When I was diagnosed with secondaries I had a portacath fitted. This was much better in so many respects - I could swim, no dangly bits and just a hard lumpy bit on the skin above my breast - like a hard pimple. But I kept developing infections in the area around the portacath, and was hospitalised three times. The wound where it was inserted never quite healed properly. In the end the portacath was removed, and it was then they discovered that the stiches they had used when they inserted the portacath had not disolved - in fact, they said I was allergic to them!

I should have suspected this might happen - since my breast cancer I have developed allergies to all sorts of surgical dressings so should have thought about the stitches. And I am the only person who I know this has happened to. In all other respects, the portacath was brilliant - it made chemo so easy and yes, you can have your anti sickness meds through it (although I also had to take them orally for a few days afterwards). If your hospital will do a portacath, go for one. Otherwise, the other lines have lots of advantages.


I get blood taken, as well as any i v drugs put through my Hickman line. Just spent 4 nights in hospital with neutropenic sepsis and all the drugs they administered were done through the lines. I was soooooooooooo glad I had had it done, as I reckon it would have been much more of a nightmare being in hospital otherwise.

Shelagh x

I’m to start Chemo in a few weeks, I have an appointment with the Chemo Nurse to discuss things… I understand that various lines go in under some form of anesthetic - does the same apply to when they take it out and has anyone exerienced pain when it has been taken out or whilst it is still in i.e. do you know its there?. I am a wuss when it comes to veins - I can have a blood test and injectons, but for suregry I have to ak them to put my to sleep with gas before putting the canular in.

I was told I could have intravenous sedation for the Hickman line, but not a GA - however they do it under GA in some areas. Sometimes they use local anaesthetic when taking it out. I am a wuss too, they have never offered me gas, that would be good!

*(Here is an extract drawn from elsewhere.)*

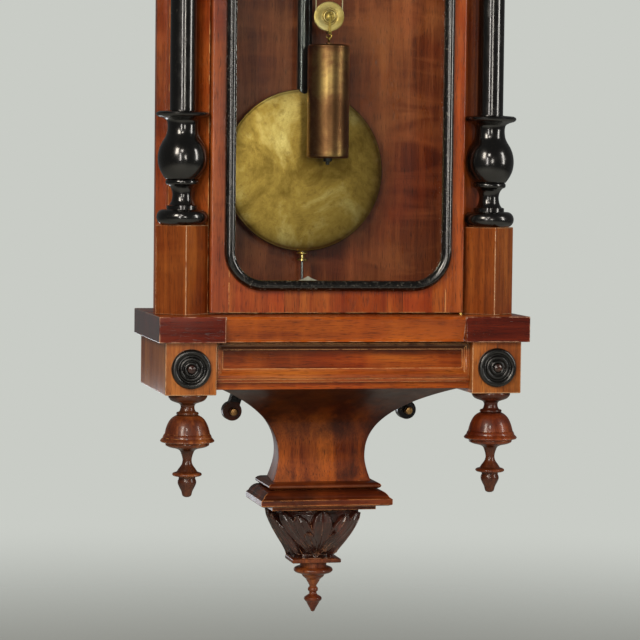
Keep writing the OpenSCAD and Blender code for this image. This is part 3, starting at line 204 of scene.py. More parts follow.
def agedBrass(add, place, look):
    # Cast and turned brass left to dull: olive and brown tarnish clouds over a yellow metal that was turned or brushed
    clouds = add("TexNoise", place, look["clouds"], 7.0, 0.66, distortion=0.5)
    spots = add("TexNoise", place, 150.0, 6.0, 0.72)
    if look.get("turnedOn"):
        # rings that the lathe left, round the piece's own axis
        centre, axis = look["turnedOn"]
        along = Vector([float(a == axis) for a in "xyz"])
        off = add("VectorMath", place, centre, operation="SUBTRACT")
        flat = add("VectorMath", off, Vector((1, 1, 1)) - along, operation="MULTIPLY")
        radius = add("VectorMath", flat, operation="LENGTH")
        rings = add("CombineXYZ", radius, add("VectorMath", off, along, operation="DOT_PRODUCT"))
        brushed = add("Mapping", rings, scale=(1500, 1500, 1500))
    else:
        brushed = add("Mapping", place, scale=(700, 700, 40))
    brushed = add("TexNoise", brushed, 1.0, 3.0, 0.6)
    lines = add("MapRange", brushed, 0.3, 0.7, 0.86, 1.08)
    stained = add("ValToRGB", spots, stops=[(0.52, 0.0), (0.68, look["spots"])])
    colour = add("ValToRGB", clouds, stops=list(zip((0.34, 0.5, 0.66), look["tones"])))
    for share, tint, blend in ((stained, look["tarnish"], "MIX"), (1.0, lines, "MULTIPLY")):
        colour = add("Mix", share, colour, tint, data_type="RGBA", blend_type=blend)
    roughness = add("MapRange", clouds, 0.3, 0.7, look["roughness"] + 0.14, look["roughness"])
    height = add("Math", spots, 0.4, brushed, operation="MULTIPLY_ADD")
    bump = add("Bump", look["scratch"], 0.0002, height=height)
    return add("BsdfPrincipled", colour, metallic=1.0, roughness=roughness, normal=bump)


def groundSteel(add, place, look):
    # Ground or blued steel: even colour with fine grinding lines
    lines = add("TexNoise", add("Mapping", place, scale=(900, 900, 60)), 1.0, 4.0, 0.6)
    clouds = add("TexNoise", place, 60.0, 5.0, 0.6)
    colour = add("Mix", clouds, *look["tones"], data_type="RGBA")
    roughness = add("MapRange", lines, toMin=look["roughness"] - 0.05, toMax=look["roughness"] + 0.12)
    bump = add("Bump", 0.1, 0.0002, height=lines)
    return add("BsdfPrincipled", colour, metallic=1.0, roughness=roughness, normal=bump)


def firedEnamel(add, place, look):
    # Vitreous enamel on copper: even warm white glass with a faint orange-peel surface
    colour = add("Mix", add("TexNoise", place, 20.0, 4.0), *look["tones"], data_type="RGBA")
    bump = add("Bump", 0.06, 0.0003, height=add("TexNoise", place, 300.0, 2.0))
    return add("BsdfPrincipled", colour, roughness=0.18, normal=bump, coatWeight=0.5, coatRoughness=0.05)


def windowGlass(add, place, look):
    # Drawn sheet glass: clear, a trace of green, waves that bend the reflections a little
    bump = add("Bump", 0.05, 0.002, height=add("TexNoise", place, 6.0, 2.0))
    gloss = add("BsdfAnisotropic", "#FFFFFF", 0.02, normal=bump)
    shown = add("Math", add("Fresnel", 1.45), look["mirror"], operation="MULTIPLY")
    return add("MixShader", shown, add("BsdfTransparent", look["clear"]), gloss)


def paintOrFibre(add, place, look):
    # Japan black, printed numerals and gut: dull or half matt, lightly mottled
    clouds = add("TexNoise", place, 90.0, 5.0, 0.6)
    colour = add("Mix", clouds, *look["tones"], data_type="RGBA")
    bump = add("Bump", 0.2, 0.0003, height=clouds)
    return add("BsdfPrincipled", colour, roughness=look["roughness"], normal=bump)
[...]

I had intravenous sedation when I had my Hickman line inserted and was told I would be ‘aware’ ie not asleep but I would remember very little because it has amnesiac properties. I too am a wuss when it comes to any new procedure but I can honestly say it was the best thing for me. When I was in hospital with infection all antbiotics were given through it, my bloods were taken through it and I never got any infection in it. When it was taken out a couple of weeks ago I wanted sedation again but due to transport problems I was late getting there and decided to go ahead withou sedation, just local anaesthetic and honestly I felt nothing and it was all done in 10 mins. Talk to the doctor doing it as mine were so understanding and talked me through everying giving me constant reassurance.
Good Luck and take care

I think some sort of line will be the way forward for me then - the less faffing about the better and if I can be asleep for most of it even better… My little cousin has something like that when he had Leukemia at the age of 4 and it never seemed to bother him… bothered us grown ups more!!

I had my hickman put in under local anaesthetic, though I did have the choice of GA if I wanted. I held the nurses’s hand very tightly but didn’t feel any pain, just stung a little when they put in the LA and felt a bit odd as they did the procedure. That night I was a bit sore, but one dose of paracetamol allowed me to sleep and no pain relief needed after. I expect to have it taken out without any anaesthesia. It’s a matter of mind over matter I reckon, and no worse than going to the dentist!!